• [DO THIS]: Repeat the listing in full, word for word.
======== PROVIDED DATA ========
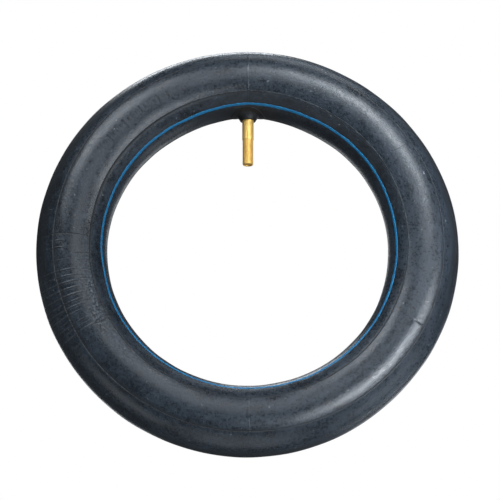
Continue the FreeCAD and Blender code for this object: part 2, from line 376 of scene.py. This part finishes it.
def ramp(material, value, stops):
    """A colour ramp; each stop is (position, grey or colour)."""
    node = material.node_tree.nodes.new("ShaderNodeValToRGB")
    elements = node.color_ramp.elements
    while len(elements) < len(stops):
        elements.new(0.5)
    for element, (position, colour) in zip(elements, stops):
        element.position = position
        if not isinstance(colour, tuple):
            colour = (colour, colour, colour)
        element.color = (*colour, 1.0)
    material.node_tree.links.new(value, node.inputs["Fac"])
    return node.outputs["Color"]


def math_node(material, operation, *values):
    """A sum on values, each a number or another node's output."""
    node = material.node_tree.nodes.new("ShaderNodeMath")
    node.operation = operation
    for socket, value in zip(node.inputs, values):
        if isinstance(value, (int, float)):
            socket.default_value = value
        else:
            material.node_tree.links.new(value, socket)
    return node.outputs["Value"]


def product(material, first, second):
    """first * second."""
    return math_node(material, "MULTIPLY", first, second)


def add_share(material, value, extra, weight):
    """value + weight * extra."""
    return math_node(material, "ADD", value, product(material, extra, weight))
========
• [SOLUTION TO THE PROBLEM]:
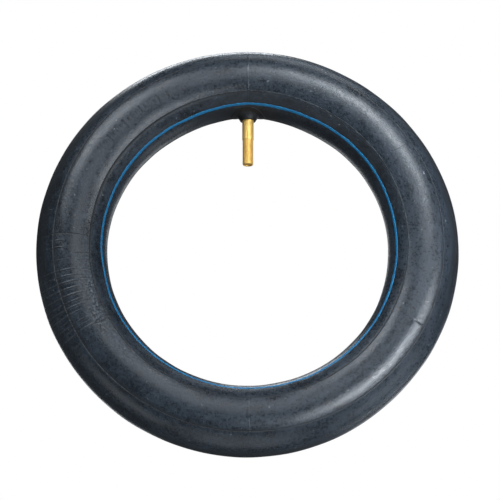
Continue the FreeCAD and Blender code for this object: part 2, from line 376 of scene.py. This part finishes it.
def ramp(material, value, stops):
    """A colour ramp; each stop is (position, grey or colour)."""
    node = material.node_tree.nodes.new("ShaderNodeValToRGB")
    elements = node.color_ramp.elements
    while len(elements) < len(stops):
        elements.new(0.5)
    for element, (position, colour) in zip(elements, stops):
        element.position = position
        if not isinstance(colour, tuple):
            colour = (colour, colour, colour)
        element.color = (*colour, 1.0)
    material.node_tree.links.new(value, node.inputs["Fac"])
    return node.outputs["Color"]


def math_node(material, operation, *values):
    """A sum on values, each a number or another node's output."""
    node = material.node_tree.nodes.new("ShaderNodeMath")
    node.operation = operation
    for socket, value in zip(node.inputs, values):
        if isinstance(value, (int, float)):
            socket.default_value = value
        else:
            material.node_tree.links.new(value, socket)
    return node.outputs["Value"]


def product(material, first, second):
    """first * second."""
    return math_node(material, "MULTIPLY", first, second)


def add_share(material, value, extra, weight):
    """value + weight * extra."""
    return math_node(material, "ADD", value, product(material, extra, weight))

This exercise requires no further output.